Monday, February 23, 2015

Bloom's taxonomy in the Common Core Math (part 1/3)

This article is cross-posted on the BrainPOP Educator blog.

Recently, Dan Meyer posted an analysis of what kinds of tasks are expected of students on the Khan Academy and how it compared to the Common Core. Dan used a recently released sample test from the SBAC to describe what the Common Core required, but we were inspired to take Dan's analysis one step further. Instead of interpreting SBAC's interpretation of the Common Core's interpretation of what students should do, we decided to go right to the core, the Common Core. What exact kind of tasks is the Common Core requiring of students? And how do those requirements change across grades?

But, we needed a categorization system to group different kinds of student tasks. Dan used verbs to categorize tasks, but some verbs actually call for similar mental processes, and so probably should be grouped together rather than separated. Additionally some verbs in the standards, like "understand" can have loaded meanings and depending on their context refer to higher or lower order cognitive tasks. To accommodate both of these issues, we grouped tasks using everyone's favorite categorization system, Bloom's taxonomy.

So, this lead to a relatively large task, of going through every standard in every grade and tagging it with one or more levels of Bloom's taxonomy. Our hope is that by doing this kind of work, we can better understand what kind of tasks the Common Core is emphasizing. In this blog post, I'll look at the Common Core Math standards, look for the CCELA and NGSS in followup posts!

Common Core Math

First up, Common Core Math! The results are shown in the two figures below. The top figure shows the percentage of tasks in each level of Bloom's taxonomy, where the lower graph shows pure numbers. The first column in the bottom graph codes the "Mathematical Practices," which are intended to span across all standards, across all grades.




The first two things to notice are that the number of tasks required of students increases with each grade level, and that the distribution of tasks does not change much across grade levels. There is a transition between grades 3-4, in which there are less Understand and more Apply tasks. But in general, there is very little trend across grades. Additionally, for most grades the highest three levels of the taxonomy compromise only 10-35% of the total tasks. For the majority of mathematics tasks students are being asked to do, those tasks are at a relatively low level on Blooms. To be fair, the higher level tasks do take more time than low level tasks, so the allotment of classroom time will be more weighted towards higher level tasks than these standards indicate. But the majority of the standards text actually describe relatively low level tasks.

Another qualification- the Mathematical Practices are much more weighted towards high level tasks than the standards themselves as can be seen in the top figure, and these practices are meant to be infused across the grade level standards. Exactly how this infusing should occur is not clear, but that certainly would weight the scale towards higher level tasks.

UPDATE- You can also check out Part 2 and Part 3 of this series.

Notes on Methodology

In case you are curious how I did this analysis, here some details.
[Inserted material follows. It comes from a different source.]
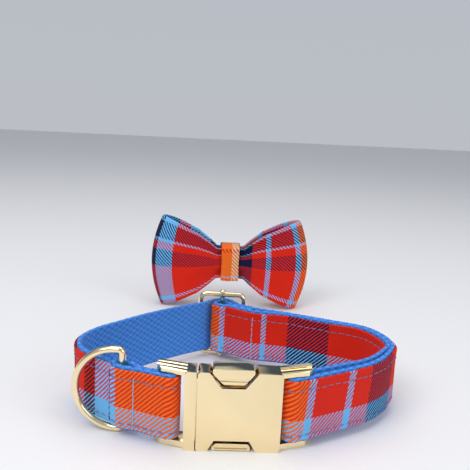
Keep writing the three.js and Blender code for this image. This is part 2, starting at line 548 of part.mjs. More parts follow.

Some grade-specific standards contained multiple parts, or multiple tasks that they required from students. I coded each "task" required from students, which usually was one per standard, but sometimes was multiple tasks per standard.

The standards themselves note that they are overlapping, in that the same content is emphasized and described in different ways in multiple standards. By my analysis, this would give those kinds of semi-repeated tasks more weight, as they would be counted multiple times for each of the various places they appeared. I decided this was ok- things that were more crucial tended to be more often repeated, and therefore should get more weight.

The high school Math standards were not broken up by grade, they were broken up by subject. I felt they confused the graph more than added useful info, so I did not show them here. But I can say that the high school standards were similar to the middle school standards in mostly emphasizing lower order skills in similar percentages. 

To refer back to the original point of Dan's article- the sample test released by the SBAC seems to be testing at a much, much higher level than the 8th grade Common Core standards seem to be calling for, potentially indicating that they had selectively released their best test items, and that the sample test is not a representative example of the test as a whole. Also, the Khan Academy is actually doing quite well compared to the standards themselves! If anything, the Khan Academy tasks were at a higher average level of Bloom's taxonomy than the tasks described in 8th grade Common Core Math standards.